I dreamed of losing the person I love most, and I wasn't there to witness the last moments, and everybody looked as if they tried very hard to hide it from me. It was so REAL that I woke up crying in the middle of the night, remembering all the bad things I've done to this person; hurting her feelings, making faces, saying "NO" to things that I should have done, all the troubles that I've caused her etc, I felt so guilty and helpless. When you woke up in the middle of the night trying to convince yourself that this nightmare is not real, just another bad dream, holding back your tears, trying not to wake others with your sobs, unconsciously you would have this soothing feeling knowing that there's someone watching over you, hearing your cries, this makes you realise that you are indeed close to HIM and allows you to simply be yourself, you need not to pretend that your life is OK, you're doing fine everyday dealing with your daily routines, you don't have to hide your true feelings, you don't have to put on the masque to conceal your true self, your weakness and your sadness.
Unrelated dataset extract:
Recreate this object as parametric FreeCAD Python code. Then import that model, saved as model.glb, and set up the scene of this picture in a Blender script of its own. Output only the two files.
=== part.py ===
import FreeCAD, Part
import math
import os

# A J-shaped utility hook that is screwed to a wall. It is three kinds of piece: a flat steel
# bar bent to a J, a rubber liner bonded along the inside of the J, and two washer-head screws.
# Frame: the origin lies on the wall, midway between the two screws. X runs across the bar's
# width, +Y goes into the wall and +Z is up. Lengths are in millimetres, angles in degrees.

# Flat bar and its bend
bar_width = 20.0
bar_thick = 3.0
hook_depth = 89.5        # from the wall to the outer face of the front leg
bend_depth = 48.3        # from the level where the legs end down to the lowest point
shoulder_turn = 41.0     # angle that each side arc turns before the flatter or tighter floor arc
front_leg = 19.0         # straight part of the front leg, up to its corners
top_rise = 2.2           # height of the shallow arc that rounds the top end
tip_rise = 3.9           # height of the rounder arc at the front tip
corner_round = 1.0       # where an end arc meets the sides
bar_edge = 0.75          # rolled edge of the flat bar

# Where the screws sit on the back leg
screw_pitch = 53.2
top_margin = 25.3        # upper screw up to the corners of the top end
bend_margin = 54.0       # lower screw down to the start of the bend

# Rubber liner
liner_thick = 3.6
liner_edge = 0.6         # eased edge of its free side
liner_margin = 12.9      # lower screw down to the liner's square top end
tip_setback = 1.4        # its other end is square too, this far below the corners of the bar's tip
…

I feel revived after allowing myself to burst into tears and spending the night talking to HIM. I've been missing this for some time, I used to speak to HIM every night before I sleep during my hellish hostel years, but I couldn't even remember when did I stop talking to HIM, I don't even know why did I stop doing this. Maybe I was too busy with my life, my tkd, my family and friends that I tend to forget OUR special relationship. "Spirituality" (this "spirituality" concept often mislead people, I prefer not to use it, but I couldn't find a better word to replace it) doesn't come only from the five daily prayers, fasting etc. especially if we do it simply to fulfill our responsibilities, it is beyond that. Few years ago, I might have "seen" the spark of its light, but I didn't proceed to find out the real source. Now, I'm in a journey to re-discover the track that I've neglected in the past, and one day I would find my way to the source and reaching out my hands to the truth and running towards HIS wide opened arms...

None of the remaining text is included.